Copy out all the records, word for word.
_ _ _
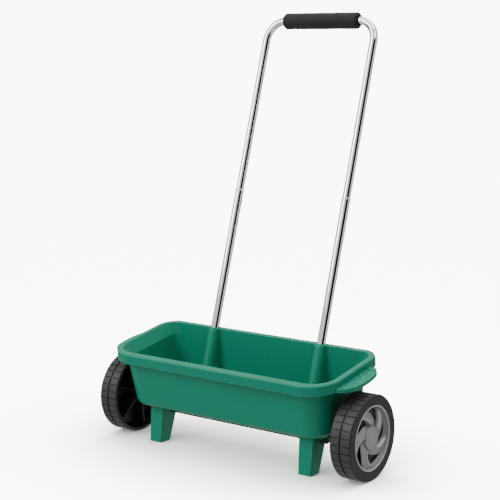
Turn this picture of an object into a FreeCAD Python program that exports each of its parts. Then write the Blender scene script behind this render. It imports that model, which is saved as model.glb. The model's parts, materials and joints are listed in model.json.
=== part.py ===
import FreeCAD, Part
import math
import os
import re
import Sketcher

# Walk-behind garden drop spreader: a moulded bin on two wheels, a finned agitator on the
# drive axle, a perforated dosing slide under the trough and a two-piece push handle.
#
# Three frames are used, each a Placement bound to the sheet:
#   level   origin on the axle's centre, Z square to the bin's rim (the way it is held in use)
#   handle  origin where the legs cross the rim plane, Z up along the legs
#   ground  the finished part's own frame: Z up, origin on the ground under the middle
# At rest the bin leans forward on its two feet by rest_tilt.

doc = FreeCAD.newDocument("garden_spreader")
dims = doc.addObject("Spreadsheet::Sheet", "dims")

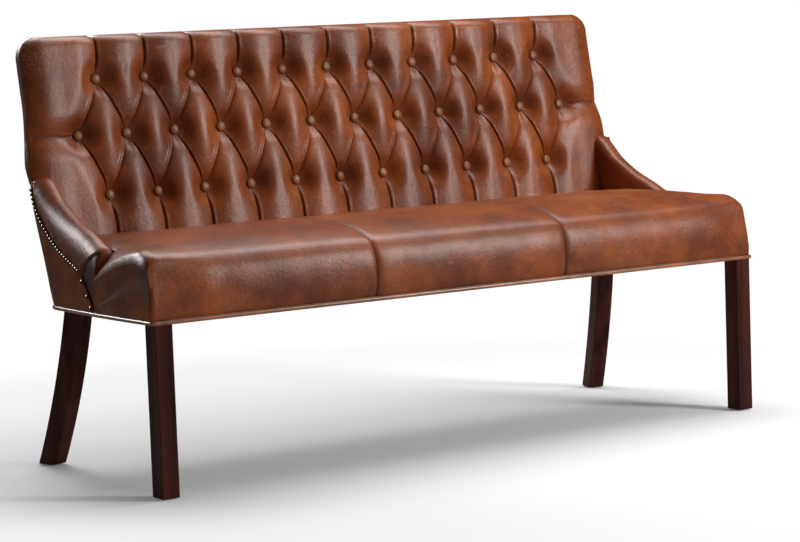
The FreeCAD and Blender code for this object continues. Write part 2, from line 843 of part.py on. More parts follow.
def cover_section(x):
    """Section of the inside back cover: leather up the front, over the top and to the rear."""
    outer, outer_bends = front_run(x, 0)
    inner, inner_bends = front_run(x, leather)
    top = overall_height
    rear = button_plane(top) + back_rear_depth - leather - seat_gap
    points = outer + [vec(x, rear, top), vec(x, rear, top - leather)] + inner[::-1]
    bends = outer_bends + [None, None, None] + inner_bends[::-1] + [None]
    return closed_run(points, bends)


def foam_section(x, rear_height, low_height, hooked):
    """Section of the back foam; the hooked ones reach over the top rail."""
    points, bends = front_run(x, leather + foam_gap)
    top = overall_height - leather - foam_gap
    over = top_rail_top + foam_over_rail
    hook = upright_rear_inset + leather + seat_gap
    rear = [(button_plane(bend_height) + rear_height, bend_height),
            (button_plane(cover_foot) + low_height, cover_foot)]
    if hooked:
        rear = [(rear_line(top) - hook, top), (rear_line(over) - hook, over),
                (button_plane(over) + rear_height, over)] + rear
    else:
        rear = [(button_plane(top) + rear_height, top)] + rear
    points += [vec(x, y, z) for y, z in rear]
    bends += [None] * (len(rear) + 1)
    return closed_run(points, bends)


def make_button_back():
    holes = Part.makeCompound(twine_holes())
    cover = loft([cover_section(x) for x in tuft_places(tufted_half)])
    save("inside_back_cover", cover.cut(holes))

    inner_limit = post_inner - foam_gap
    foam_limit = tufted_half - foam_gap
    foam = loft([foam_section(x, foam_rear, -foam_low_height, True) for x in tuft_places(inner_limit)])
    for side in ((-foam_limit, -inner_limit), (inner_limit, foam_limit)):
        foam = foam.fuse(loft([foam_section(x, -post_front_height - seat_gap, -foam_low_side_height, False)
                               for x in side]))
    save("back_foam", foam.cut(holes))

    button = button_form()
    twine = Part.makeCylinder(twine_radius, web_front + web + button_lift + seat_gap,
                              vec(0, 0, -web_front - web - seat_gap))
    toggle_disc = Part.makeCylinder(toggle_radius, toggle, vec(0, 0, -web_front - web - seat_gap - toggle))
    places = button_places()
    save("back_buttons", *[placed(button, x, z) for x, z in places])
    save("button_twines", *[placed(twine, x, z) for x, z in places])
    save("button_toggles", *[placed(toggle_disc, x, z) for x, z in places])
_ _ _
Written answer —
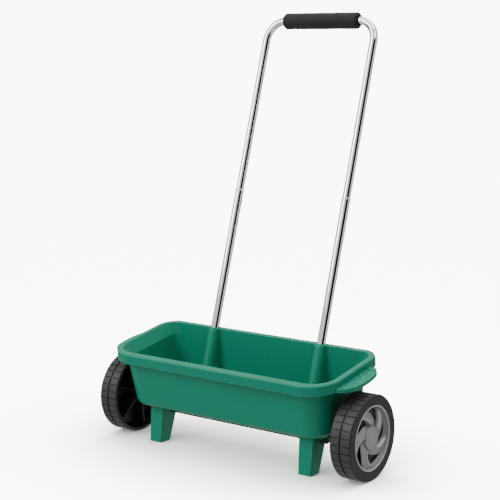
Turn this picture of an object into a FreeCAD Python program that exports each of its parts. Then write the Blender scene script behind this render. It imports that model, which is saved as model.glb. The model's parts, materials and joints are listed in model.json.
=== part.py ===
import FreeCAD, Part
import math
import os
import re
import Sketcher

# Walk-behind garden drop spreader: a moulded bin on two wheels, a finned agitator on the
# drive axle, a perforated dosing slide under the trough and a two-piece push handle.
#
# Three frames are used, each a Placement bound to the sheet:
#   level   origin on the axle's centre, Z square to the bin's rim (the way it is held in use)
#   handle  origin where the legs cross the rim plane, Z up along the legs
#   ground  the finished part's own frame: Z up, origin on the ground under the middle
# At rest the bin leans forward on its two feet by rest_tilt.

doc = FreeCAD.newDocument("garden_spreader")
dims = doc.addObject("Spreadsheet::Sheet", "dims")

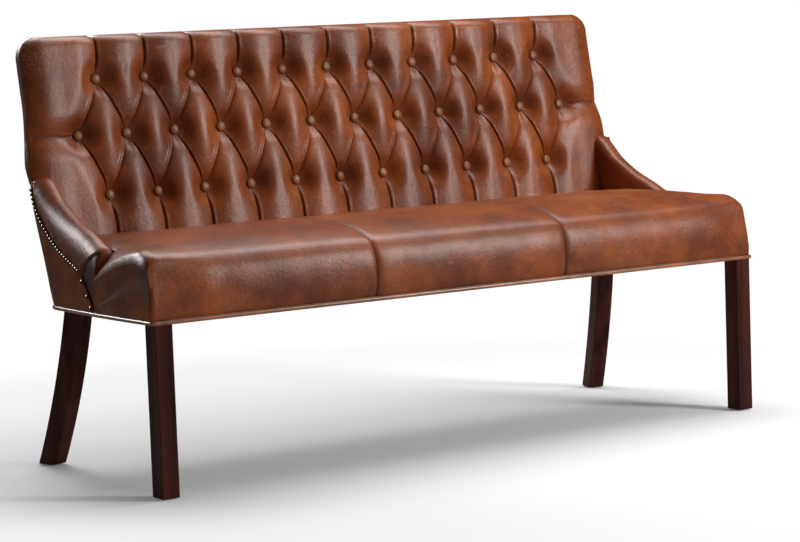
The FreeCAD and Blender code for this object continues. Write part 2, from line 843 of part.py on. More parts follow.
def cover_section(x):
    """Section of the inside back cover: leather up the front, over the top and to the rear."""
    outer, outer_bends = front_run(x, 0)
    inner, inner_bends = front_run(x, leather)
    top = overall_height
    rear = button_plane(top) + back_rear_depth - leather - seat_gap
    points = outer + [vec(x, rear, top), vec(x, rear, top - leather)] + inner[::-1]
    bends = outer_bends + [None, None, None] + inner_bends[::-1] + [None]
    return closed_run(points, bends)


def foam_section(x, rear_height, low_height, hooked):
    """Section of the back foam; the hooked ones reach over the top rail."""
    points, bends = front_run(x, leather + foam_gap)
    top = overall_height - leather - foam_gap
    over = top_rail_top + foam_over_rail
    hook = upright_rear_inset + leather + seat_gap
    rear = [(button_plane(bend_height) + rear_height, bend_height),
            (button_plane(cover_foot) + low_height, cover_foot)]
    if hooked:
        rear = [(rear_line(top) - hook, top), (rear_line(over) - hook, over),
                (button_plane(over) + rear_height, over)] + rear
    else:
        rear = [(button_plane(top) + rear_height, top)] + rear
    points += [vec(x, y, z) for y, z in rear]
    bends += [None] * (len(rear) + 1)
    return closed_run(points, bends)


def make_button_back():
    holes = Part.makeCompound(twine_holes())
    cover = loft([cover_section(x) for x in tuft_places(tufted_half)])
    save("inside_back_cover", cover.cut(holes))

    inner_limit = post_inner - foam_gap
    foam_limit = tufted_half - foam_gap
    foam = loft([foam_section(x, foam_rear, -foam_low_height, True) for x in tuft_places(inner_limit)])
    for side in ((-foam_limit, -inner_limit), (inner_limit, foam_limit)):
        foam = foam.fuse(loft([foam_section(x, -post_front_height - seat_gap, -foam_low_side_height, False)
                               for x in side]))
    save("back_foam", foam.cut(holes))

    button = button_form()
    twine = Part.makeCylinder(twine_radius, web_front + web + button_lift + seat_gap,
                              vec(0, 0, -web_front - web - seat_gap))
    toggle_disc = Part.makeCylinder(toggle_radius, toggle, vec(0, 0, -web_front - web - seat_gap - toggle))
    places = button_places()
    save("back_buttons", *[placed(button, x, z) for x, z in places])
    save("button_twines", *[placed(twine, x, z) for x, z in places])
    save("button_toggles", *[placed(toggle_disc, x, z) for x, z in places])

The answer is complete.